My favorites | Sign in
Project Home Downloads Wiki Issues Source
READ-ONLY: This project has been archived. For more information see this post.
Search
for
  Advanced search   Search tips   Subscriptions
Issue 2: Performance and Quota tuning
1 person starred this issue and may be notified of changes. Back to list
 
Reported by Ben.Manes@gmail.com, Nov 22, 2011
Skimming the code, it appears that there are many facets that can be tuned. A few obvious ones are...

- Use AsyncMemcacheService to perform the I/O in parallel with the request. This would reduce user-facing latency.

- Cache Datastore operations (expirable in-memory, memcache) as CounterNames rarely change and metrics data can be lossy. Currently ProdEagle consumes 5-10% of the free quota.

- Reduce GC overhead by creating less garbage, thereby reducing user-facing latency. This is non-invasive, such as using Collections' singletonMap and emptyMap instead of HashMap or checking log level enablement prior to logging. While minor, its easy to see that ProdEagle is causing more frequent heap churn when comparing the application before/after integration.
Dec 30, 2011
Project Member #1 ed.go...@gmail.com
Hi Ben,

Thanks for your ideas. The original code was very quickly put together and I unfortunately haven't had much time since!

I've put a few updates in, including the AsyncMemcacheService (it wasn't available in Java when I started).

I'm afraid I'm not sure what you're referring to for CounterNames - I think that is cached most places it can be and datastore operations should only be for creating or editing the CounterNames (the values aren't stored anywhere in the datastore, as it is lossy like you mention).

Finally, as for the GC overhead - I could certainly have been more optimal. I've implemented some of your suggestions (Collections.emptyMap for example), but will probably have to do the rest sometime in the next couple of months (real work depending).

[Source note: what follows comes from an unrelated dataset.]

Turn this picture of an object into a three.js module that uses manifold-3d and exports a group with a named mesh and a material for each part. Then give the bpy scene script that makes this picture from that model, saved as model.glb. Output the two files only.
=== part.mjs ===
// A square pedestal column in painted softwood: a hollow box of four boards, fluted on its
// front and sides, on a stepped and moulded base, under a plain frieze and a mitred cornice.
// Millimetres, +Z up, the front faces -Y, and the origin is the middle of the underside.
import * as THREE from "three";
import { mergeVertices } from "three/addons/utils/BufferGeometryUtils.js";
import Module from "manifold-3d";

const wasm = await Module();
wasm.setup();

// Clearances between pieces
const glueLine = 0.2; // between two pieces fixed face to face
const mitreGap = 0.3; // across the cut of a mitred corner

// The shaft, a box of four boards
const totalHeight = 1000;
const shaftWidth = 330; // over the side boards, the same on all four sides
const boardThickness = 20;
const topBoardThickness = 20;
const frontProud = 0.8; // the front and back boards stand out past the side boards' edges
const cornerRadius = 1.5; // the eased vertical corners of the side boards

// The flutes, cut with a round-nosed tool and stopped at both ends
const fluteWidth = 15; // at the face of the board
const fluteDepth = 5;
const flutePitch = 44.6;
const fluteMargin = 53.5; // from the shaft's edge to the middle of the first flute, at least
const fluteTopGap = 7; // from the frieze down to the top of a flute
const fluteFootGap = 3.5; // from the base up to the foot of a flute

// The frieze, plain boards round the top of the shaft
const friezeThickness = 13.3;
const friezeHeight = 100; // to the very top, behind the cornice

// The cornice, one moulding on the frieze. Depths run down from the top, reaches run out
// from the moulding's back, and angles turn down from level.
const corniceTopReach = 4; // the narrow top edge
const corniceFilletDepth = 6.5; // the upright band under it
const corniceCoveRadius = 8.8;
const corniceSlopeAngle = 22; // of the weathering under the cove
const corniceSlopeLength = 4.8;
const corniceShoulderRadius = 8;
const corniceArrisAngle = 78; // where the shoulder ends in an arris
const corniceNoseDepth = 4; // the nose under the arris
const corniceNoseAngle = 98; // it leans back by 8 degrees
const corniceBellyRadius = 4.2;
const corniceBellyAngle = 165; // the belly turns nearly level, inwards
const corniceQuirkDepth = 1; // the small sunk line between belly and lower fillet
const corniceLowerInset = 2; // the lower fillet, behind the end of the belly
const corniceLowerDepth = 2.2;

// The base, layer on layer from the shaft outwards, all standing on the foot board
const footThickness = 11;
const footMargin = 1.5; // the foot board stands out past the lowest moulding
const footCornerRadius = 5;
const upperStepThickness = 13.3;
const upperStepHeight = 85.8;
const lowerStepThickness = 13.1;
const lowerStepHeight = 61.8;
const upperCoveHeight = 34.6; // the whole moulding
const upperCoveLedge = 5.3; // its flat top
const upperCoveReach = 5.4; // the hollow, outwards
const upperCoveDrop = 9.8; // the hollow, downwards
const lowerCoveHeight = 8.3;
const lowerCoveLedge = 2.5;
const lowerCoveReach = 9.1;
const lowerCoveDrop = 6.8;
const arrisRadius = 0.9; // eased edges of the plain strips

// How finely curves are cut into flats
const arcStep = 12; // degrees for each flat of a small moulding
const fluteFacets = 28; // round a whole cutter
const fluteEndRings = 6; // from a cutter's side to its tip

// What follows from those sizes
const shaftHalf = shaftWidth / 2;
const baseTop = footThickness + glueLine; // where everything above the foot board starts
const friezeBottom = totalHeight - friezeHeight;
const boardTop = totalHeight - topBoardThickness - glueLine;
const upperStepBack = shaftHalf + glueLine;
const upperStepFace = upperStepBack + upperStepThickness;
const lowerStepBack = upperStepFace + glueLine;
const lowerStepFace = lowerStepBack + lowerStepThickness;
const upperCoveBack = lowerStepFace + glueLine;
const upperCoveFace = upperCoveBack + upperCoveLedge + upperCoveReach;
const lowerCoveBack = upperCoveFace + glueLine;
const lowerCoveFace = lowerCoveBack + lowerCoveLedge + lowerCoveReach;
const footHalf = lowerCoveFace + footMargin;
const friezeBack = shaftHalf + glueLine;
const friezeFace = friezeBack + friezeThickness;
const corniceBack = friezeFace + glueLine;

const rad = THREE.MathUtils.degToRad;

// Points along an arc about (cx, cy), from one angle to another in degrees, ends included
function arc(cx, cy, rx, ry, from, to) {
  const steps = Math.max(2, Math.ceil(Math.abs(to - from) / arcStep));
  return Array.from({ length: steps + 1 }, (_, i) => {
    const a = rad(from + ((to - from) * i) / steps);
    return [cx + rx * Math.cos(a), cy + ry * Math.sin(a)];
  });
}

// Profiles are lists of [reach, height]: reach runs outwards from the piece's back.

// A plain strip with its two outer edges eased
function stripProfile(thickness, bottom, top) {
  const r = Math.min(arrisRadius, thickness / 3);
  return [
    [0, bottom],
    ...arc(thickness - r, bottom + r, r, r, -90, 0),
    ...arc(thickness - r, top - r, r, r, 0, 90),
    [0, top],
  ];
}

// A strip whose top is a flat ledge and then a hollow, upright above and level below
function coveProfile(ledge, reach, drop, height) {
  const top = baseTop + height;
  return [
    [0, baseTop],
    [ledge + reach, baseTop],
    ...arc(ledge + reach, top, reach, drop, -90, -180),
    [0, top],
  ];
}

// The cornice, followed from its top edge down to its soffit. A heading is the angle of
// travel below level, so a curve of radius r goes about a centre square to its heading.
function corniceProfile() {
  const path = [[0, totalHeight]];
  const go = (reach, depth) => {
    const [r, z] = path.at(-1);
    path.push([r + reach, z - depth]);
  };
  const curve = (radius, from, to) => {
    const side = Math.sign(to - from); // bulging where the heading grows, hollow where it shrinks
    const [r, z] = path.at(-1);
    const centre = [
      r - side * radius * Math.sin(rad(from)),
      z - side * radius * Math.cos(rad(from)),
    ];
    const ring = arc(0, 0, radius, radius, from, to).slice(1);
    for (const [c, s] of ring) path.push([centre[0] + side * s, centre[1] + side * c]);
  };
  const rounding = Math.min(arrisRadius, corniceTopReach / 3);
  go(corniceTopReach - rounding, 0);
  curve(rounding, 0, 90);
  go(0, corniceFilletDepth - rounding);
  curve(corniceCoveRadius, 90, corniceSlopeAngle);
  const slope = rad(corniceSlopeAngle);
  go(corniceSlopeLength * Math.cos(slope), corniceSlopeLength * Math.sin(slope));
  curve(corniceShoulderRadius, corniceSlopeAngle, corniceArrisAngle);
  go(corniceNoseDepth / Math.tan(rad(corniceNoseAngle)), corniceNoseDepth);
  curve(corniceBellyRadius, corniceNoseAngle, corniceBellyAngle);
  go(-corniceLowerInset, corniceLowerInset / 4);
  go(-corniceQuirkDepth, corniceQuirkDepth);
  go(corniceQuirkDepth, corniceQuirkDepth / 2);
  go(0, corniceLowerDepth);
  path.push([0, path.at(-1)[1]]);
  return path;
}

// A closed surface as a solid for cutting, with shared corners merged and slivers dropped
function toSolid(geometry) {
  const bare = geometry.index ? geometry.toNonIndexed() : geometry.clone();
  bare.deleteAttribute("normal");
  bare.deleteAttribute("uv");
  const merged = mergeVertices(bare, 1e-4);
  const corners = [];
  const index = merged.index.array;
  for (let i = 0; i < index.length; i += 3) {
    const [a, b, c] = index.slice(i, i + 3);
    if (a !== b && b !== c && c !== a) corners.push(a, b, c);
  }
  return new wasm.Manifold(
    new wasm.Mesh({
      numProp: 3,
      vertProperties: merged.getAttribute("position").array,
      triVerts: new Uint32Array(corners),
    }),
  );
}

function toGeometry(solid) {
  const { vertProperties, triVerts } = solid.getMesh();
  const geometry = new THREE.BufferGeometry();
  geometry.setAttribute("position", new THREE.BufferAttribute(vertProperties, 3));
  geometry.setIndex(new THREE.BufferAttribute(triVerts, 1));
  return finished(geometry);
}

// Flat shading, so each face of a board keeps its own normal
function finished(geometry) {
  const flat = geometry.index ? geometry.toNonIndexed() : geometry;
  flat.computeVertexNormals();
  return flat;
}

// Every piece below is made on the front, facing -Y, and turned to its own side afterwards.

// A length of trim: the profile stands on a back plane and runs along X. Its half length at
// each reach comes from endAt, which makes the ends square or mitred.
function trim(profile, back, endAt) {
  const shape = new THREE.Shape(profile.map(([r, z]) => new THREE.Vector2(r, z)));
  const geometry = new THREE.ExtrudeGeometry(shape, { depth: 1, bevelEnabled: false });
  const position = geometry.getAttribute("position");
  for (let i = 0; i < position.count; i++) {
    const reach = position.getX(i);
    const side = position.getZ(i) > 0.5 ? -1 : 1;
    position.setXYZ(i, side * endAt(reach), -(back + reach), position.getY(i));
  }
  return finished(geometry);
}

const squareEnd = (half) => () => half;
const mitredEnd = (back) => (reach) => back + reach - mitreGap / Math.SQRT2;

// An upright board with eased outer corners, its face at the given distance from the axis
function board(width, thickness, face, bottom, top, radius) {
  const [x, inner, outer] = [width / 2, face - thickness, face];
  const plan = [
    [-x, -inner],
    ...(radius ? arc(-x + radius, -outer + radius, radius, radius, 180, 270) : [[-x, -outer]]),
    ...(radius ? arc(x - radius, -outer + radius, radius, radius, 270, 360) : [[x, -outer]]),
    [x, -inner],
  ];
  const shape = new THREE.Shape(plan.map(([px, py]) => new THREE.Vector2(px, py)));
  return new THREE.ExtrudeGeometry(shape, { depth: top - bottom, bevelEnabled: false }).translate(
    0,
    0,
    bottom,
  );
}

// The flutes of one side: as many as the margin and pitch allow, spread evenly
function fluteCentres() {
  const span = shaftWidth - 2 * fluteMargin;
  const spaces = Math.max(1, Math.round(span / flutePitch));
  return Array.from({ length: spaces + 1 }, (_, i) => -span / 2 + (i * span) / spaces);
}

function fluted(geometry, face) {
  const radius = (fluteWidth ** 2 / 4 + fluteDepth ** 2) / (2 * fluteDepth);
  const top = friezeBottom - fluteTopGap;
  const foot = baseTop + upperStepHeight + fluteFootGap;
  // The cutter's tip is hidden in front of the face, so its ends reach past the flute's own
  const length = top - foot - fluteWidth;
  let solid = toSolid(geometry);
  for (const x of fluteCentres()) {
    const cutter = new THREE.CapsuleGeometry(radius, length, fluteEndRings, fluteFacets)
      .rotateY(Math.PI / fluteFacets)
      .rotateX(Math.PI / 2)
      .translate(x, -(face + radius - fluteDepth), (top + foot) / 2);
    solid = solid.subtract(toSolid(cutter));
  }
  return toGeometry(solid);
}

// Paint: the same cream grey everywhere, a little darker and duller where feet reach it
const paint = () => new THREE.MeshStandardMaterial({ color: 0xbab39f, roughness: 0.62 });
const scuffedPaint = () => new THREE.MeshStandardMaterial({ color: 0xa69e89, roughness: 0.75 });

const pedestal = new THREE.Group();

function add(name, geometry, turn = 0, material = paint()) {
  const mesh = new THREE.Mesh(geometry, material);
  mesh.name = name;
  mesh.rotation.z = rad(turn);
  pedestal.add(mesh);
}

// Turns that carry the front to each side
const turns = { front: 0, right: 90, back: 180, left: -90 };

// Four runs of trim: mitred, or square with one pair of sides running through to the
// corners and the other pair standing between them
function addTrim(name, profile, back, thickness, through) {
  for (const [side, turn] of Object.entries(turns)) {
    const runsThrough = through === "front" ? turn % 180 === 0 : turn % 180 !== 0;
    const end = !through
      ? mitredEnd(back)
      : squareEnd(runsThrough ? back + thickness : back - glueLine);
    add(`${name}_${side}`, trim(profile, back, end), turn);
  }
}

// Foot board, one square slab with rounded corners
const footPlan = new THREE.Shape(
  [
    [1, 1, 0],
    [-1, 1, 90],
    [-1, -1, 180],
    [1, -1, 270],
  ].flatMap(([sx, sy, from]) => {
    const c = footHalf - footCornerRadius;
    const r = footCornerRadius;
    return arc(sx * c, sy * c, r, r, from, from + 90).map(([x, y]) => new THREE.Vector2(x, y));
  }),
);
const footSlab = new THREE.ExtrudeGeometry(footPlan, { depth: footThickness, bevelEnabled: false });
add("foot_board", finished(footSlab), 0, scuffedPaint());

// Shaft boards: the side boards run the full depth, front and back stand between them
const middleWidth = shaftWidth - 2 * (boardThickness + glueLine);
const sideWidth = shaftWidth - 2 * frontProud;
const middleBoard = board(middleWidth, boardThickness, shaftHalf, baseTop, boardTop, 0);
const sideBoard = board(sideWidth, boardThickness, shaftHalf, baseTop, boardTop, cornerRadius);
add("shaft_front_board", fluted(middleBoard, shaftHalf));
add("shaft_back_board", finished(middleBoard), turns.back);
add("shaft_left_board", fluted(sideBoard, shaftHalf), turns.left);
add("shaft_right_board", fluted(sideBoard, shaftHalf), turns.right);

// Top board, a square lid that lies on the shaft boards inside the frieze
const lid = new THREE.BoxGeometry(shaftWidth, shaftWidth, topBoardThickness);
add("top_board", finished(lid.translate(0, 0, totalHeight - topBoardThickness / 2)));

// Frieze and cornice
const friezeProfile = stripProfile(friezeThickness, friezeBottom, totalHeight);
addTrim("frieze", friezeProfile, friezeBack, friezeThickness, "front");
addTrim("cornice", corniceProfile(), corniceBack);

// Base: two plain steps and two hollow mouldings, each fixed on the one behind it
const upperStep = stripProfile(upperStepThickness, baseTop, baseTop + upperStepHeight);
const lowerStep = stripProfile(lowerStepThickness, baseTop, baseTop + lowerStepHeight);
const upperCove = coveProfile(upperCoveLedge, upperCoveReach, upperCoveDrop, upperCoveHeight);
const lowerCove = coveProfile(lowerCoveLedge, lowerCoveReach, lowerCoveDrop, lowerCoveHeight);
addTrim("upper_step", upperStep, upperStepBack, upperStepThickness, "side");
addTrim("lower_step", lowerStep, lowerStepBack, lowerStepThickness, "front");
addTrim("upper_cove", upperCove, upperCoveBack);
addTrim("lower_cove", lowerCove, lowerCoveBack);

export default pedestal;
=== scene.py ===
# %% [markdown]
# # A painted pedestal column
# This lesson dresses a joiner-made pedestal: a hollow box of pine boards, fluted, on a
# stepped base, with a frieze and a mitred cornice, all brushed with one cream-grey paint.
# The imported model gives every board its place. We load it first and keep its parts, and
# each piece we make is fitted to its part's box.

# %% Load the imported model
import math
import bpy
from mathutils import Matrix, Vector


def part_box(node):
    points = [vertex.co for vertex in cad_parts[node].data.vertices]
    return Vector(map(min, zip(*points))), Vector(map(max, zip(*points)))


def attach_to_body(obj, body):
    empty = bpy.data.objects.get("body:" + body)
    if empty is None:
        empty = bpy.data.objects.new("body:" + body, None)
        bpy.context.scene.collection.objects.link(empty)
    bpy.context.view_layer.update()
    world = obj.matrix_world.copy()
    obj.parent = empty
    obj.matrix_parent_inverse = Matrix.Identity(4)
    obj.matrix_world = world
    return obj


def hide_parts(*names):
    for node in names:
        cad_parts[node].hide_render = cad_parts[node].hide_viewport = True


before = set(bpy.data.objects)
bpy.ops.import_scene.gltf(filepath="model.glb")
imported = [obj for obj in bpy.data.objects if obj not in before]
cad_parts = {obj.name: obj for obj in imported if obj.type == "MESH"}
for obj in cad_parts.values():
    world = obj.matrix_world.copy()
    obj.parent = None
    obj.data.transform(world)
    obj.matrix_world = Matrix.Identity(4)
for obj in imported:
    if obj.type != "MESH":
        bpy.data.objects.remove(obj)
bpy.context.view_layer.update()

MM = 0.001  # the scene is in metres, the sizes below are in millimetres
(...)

If you'd like to contribute though, drop me a line!

Ed
Status: Accepted
Owner: ed.go...@gmail.com
Cc: andri...@gmail.com
Labels: -Type-Defect Type-Enhancement
Dec 30, 2011
#2 Ben.Manes@gmail.com
Hi Ed,

I knew it was quick-and-dirty, no worries about that. Its really great to have the visibility into production, so thanks! I'm using this for a hobby project to learn Scala + GAE, so its all gravy.

For a pre-launch app, prodeagle consumes 7% of Datastore's free quota. This is on an idle day with only prodeagle operations (1.19K in 20hrs). Appstats information is below.

If I get a chance, I'll go through it again and send you a patch if I see anything worthy.

-Ben

POST /prodeagle/	 722	90	(1) (2) (3) (4) (5) (6) (7) (8) (9) (10) ...
memcache.Get	362	
datastore_v3.Get	90	
datastore_v3.RunQuery	90	
memcache.BatchIncrement	90	
memcache.Delete	90	

(1) 2011-12-31 04:02:01.272 "POST /prodeagle/?last_time=1325304060" 200 real=98ms api=0ms overhead=0ms (8 RPCs)
memcache.Get	4
datastore_v3.Get	1
datastore_v3.RunQuery	1
memcache.Delete	1
memcache.BatchIncrement	1
 (2) 2011-12-31 04:01:00.625 "POST /prodeagle/?last_time=1325303940" 200 real=97ms api=0ms overhead=0ms (9 RPCs)
memcache.Get	5
datastore_v3.Get	1
datastore_v3.RunQuery	1
memcache.Delete	1
memcache.BatchIncrement	1
 (3) 2011-12-31 03:59:59.941 "POST /prodeagle/?last_time=1325303880" 200 real=92ms api=0ms overhead=0ms (8 RPCs)
memcache.Get	4
datastore_v3.Get	1
datastore_v3.RunQuery	1
memcache.Delete	1
memcache.BatchIncrement	1
Dec 31, 2011
#3 Ben.Manes@gmail.com
On every request, HarvestServlet's checks authentication with #isProdEagle(). This looks for the auth key in datastore in #getKeySecret. I don't see why this can't be cached locally and in memcache.

MemCacheManager#getMultipleCounters() may throw an exception by applying an invalid cast of a Map<K, V> to a Future<Map<K, V>>. This could instead return a custom Future (static singleton instance).
Dec 31, 2011
#4 Ben.Manes@gmail.com
Attached is a diff of the changes described above.
perf.diff
10.9 KB   View   Download
Jan 1, 2012
Project Member #5 ed.go...@gmail.com
Good point about the auth key. I forgot about that bit!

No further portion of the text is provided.